Here’s why: ‘I’ve had the idea of a one-man orchestra for years but haven’t been good enough with the instruments until now.’

one man orchestra

Comments

  • E Edwards says:

    “This fellow Keaton seems to be the whole show.”

  • Patrick says:

    What’s so unusual about an orchestra made up entirely of white males? I hardly noticed anything different!

    (Ok, someone had to say this first)

  • John says:

    Nothing new here. Here’s a whole orchestra of Oscar Levants. https://www.youtube.com/watch?v=wePBkW6WMM8

  • Mikey says:

    It’s sort of ironic that this blog bemoans the state of classical music performance and education, and then gives a platform to exactly the type of thing that is killing sait performance and education.

    • RODNEY GREENBERG says:

      Mikey is right. Technically: a computer-generated virtuoso display. Melodically: nothing there. Rhythmically: 4 pulsing beats to the bar (what did you expect?). Dynamically: soft or very loud; that’s it. Harmonically: not one chromatic chord from start to finish, all diatonic clunking because composers like this (also in 95% of TV commercials) are terrified of getting their fingers straying into anything but basic block-chords in root position, the only ones they’ve learned to hammer out on a piano. Why bother studying the potential of chromatic harmonies and inversions of chords, when you can breeze through your career with just the basics? Chromatic means colour. That’s why this stuff is colourless and forgettable, whether it lasts 3 or 15 minutes.

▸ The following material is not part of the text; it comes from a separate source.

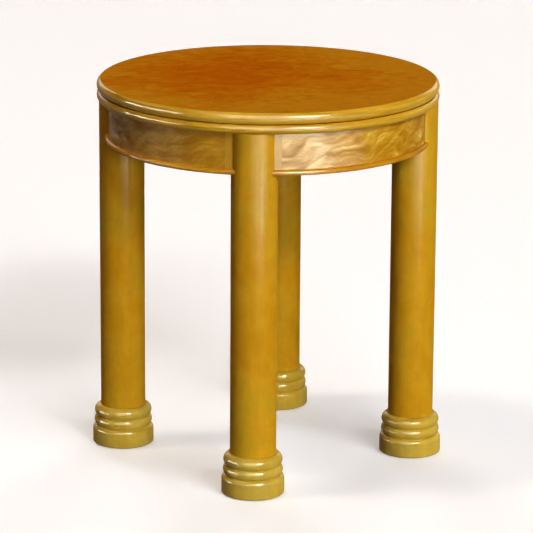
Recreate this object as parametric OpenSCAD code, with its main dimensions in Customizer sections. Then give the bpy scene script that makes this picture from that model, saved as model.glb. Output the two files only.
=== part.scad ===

      Any worthwhile jazz musician rejoices in chromatic chords and knows what their names are. So did composers of musicals, popular songs and commercial music until (around 1960) a new generation bought guitars or turned on their synthesisers and found a good living was to be earned with just basic diatonic chords. These days you’ll also get pounding bits of sub-Carmina Burana. Or 3rd-rate pastiches of Clementi on a tinkly piano (needless to say, without his harmonies).

      A rare TV commercial that excited bloggers with its real tune and real harmonies was by the Tashkent-born Elena Kats-Chernin (now based in Sydney), which Lloyds TSB hit upon in 2007. A TV commission? Of course not. Turned out it was “Eliza’s Aria” from her ballet “Wild Swans”. When this happens (or when Hovis turn to Dvorak’s “New World” Symphony), a sudden extra quality is added, and consumers do notice. Otherwise, you only need 4 beats, 3 chords, 2 dynamics, and in this case 30 days in a bedroom, to show you’re a composer with hands on the popular pulse.

  • Doug says:

    Ah, another “master-bator”.

  • Barbara says:

    Lighten up people. It was just a bit of fun.